The return trip from Tobago back to Trinidad was promised to be cake. According to all reports, it is all downwind. Supposedly you just point the bow at 240° on the compass, pop the spinnaker, crank some tunes, and crack open a beer. If that’s how it’s supposed to go, I’ll have to try it again some day.

Here’s how my trip went…

The night before returning to Trinidad, I was asked if I would help an injured sailor (he broke a couple ribs in a fall) deliver a boat back to Trinidad. I agreed, and since the boat was something smaller and less comfortable than the boat we came over on, and considering Lara’s hard time on the way to Tobago, she would not be joining me. The boat was a 30-footer, set up primarily for racing—read, no bimini or other cruising comforts, but the boat was supposed to be fast, so short trip right? Wrong.

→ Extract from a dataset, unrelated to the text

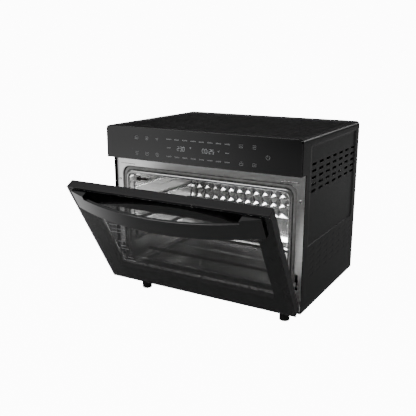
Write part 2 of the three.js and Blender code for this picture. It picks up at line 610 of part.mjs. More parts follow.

I guess for the trip back it was my turn to have a bad trip from Tobago. That morning, I show up on the beach to meet the skipper and his other crew Michelle, who is also from the good ol’ U.S.A., thinking we will have a fun relaxing sail. Michelle quickly informs me that the skipper has brought a few beers and a pack of crackers as the only provisions for the 10-12 hour trip. I should have bailed out right then, but that’s just not me. So, we head out to the boat, crank the motor, pull the anchor, put up the mainsail and begin motor sailing for Trinidad. About 30 minutes later, our grumpy, hung over, injured skipper says he can’t listen to the damn diesel engine banging away anymore and turns it off. Ordinarily I’d be in total agreement with this, but considering that we have very little wind and 3-5′ seas, I am not happy about the decision. The good news is that about an hour later, the wind fills in enough to stop the boat from rolling around so much, but we are still only making about 4 knots. It’s going to be a long trip.

As the day goes on, the sun gets hotter, and the wind only picks up a bit. We’re still sailing, or more like roasting in the hot sun, with no place to take cover, and now I’m getting hungry. Michelle finds a few pieces of cheese left over from the regatta, and we share them with the crackers for brunch. Still having about 6-7 hours to go, I really wish I had not agreed to help.

Trapped, all I could do for the remainder of the trip was sunscreen, sunscreen, sunscreen—oh, and take my turns driving as necessary. In the end, I did manage to avoid any serious sunburn but upon arriving back in Trinidad, I was grumpy and hungry. I marched right up to Lara, who managed to beat our faster boat back by about an hour, and exclaimed that I was going to shower and go get something to eat immediately.  She took me back to Kijro and dug something up for me to put in my stomach. I found out that her trip had been spectacular. They had very little food aboard as well, but they caught a bonito and turned it into sushi for breakfast, and one of her crew mates had brought leftover rum punch from the weekend. They sat under the bimini all day and even caught jellyfish in a bucket in the way through the Bocas into Trinidad. I hardly cared because I was so exhausted, but the jellyfish were so thick in the cut through the islands, if they were tennis balls, you could have walked across.

About 15 minutes later, I was feeling very nauseous and was having trouble not puking right there on the dock. All I can figure is I must have had a bit of heat exhaustion and a very empty tummy.

In the end I made it back safe, but I learned a valuable lesson. Bring your own food unless you know for sure someone else is doing it for you!